One reason you might have put /tmp on its own partition is that in the older days of UNIX, lots of programs used /tmp for critical things ... like email for temporary folders, editors' swap files, and such. These days, it's hardly used, except for creating very small files by ssh, XWindows, and such. Even if /tmp does get full, it's unlikely to interfere with the system operation, whereas before, when it got full, things like editing a system file became dangerous.

The only things writing to / should be in /tmp, pretty much, so putting /var and /tmp onto the same volume isn't a bad idea -- then / can practically be read-only (unless you need to update a config file). The only hitch is mtab, the linker cache, and adjtime need to be soft-links to somewhere in /var or /tmp.

I got the enclosure. In case anybody was wondering, it is the Rosewill RSV-S5 and it is $199 till the end of the day today at the egg.

As for FIS with multiple cards, the only issue I can see is that they will be limited by the 250MB/s on my PCI-E 1x slot.

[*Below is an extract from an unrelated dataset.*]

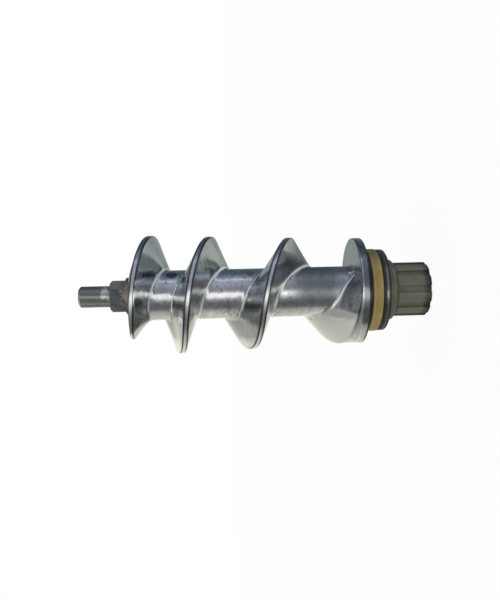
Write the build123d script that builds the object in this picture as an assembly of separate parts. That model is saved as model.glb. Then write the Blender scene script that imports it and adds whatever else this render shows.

As far as what you said about /tmp, that makes sense. I came from an HP-UX world before I went to Linux (Well, played with Linux a little bit in college, and then did not really use it as much as HP-UX and some AIX till we started using it at that company
As for that, if /tmp was full, you could not even install a patch or software, as they were written out to /tmp before install.

I still feel more comfortable with it on its own partition, but the things you said about / being near read only piqued my interest. I doubt I will give it a try except maybe in a virtual instance, but it is something to consider.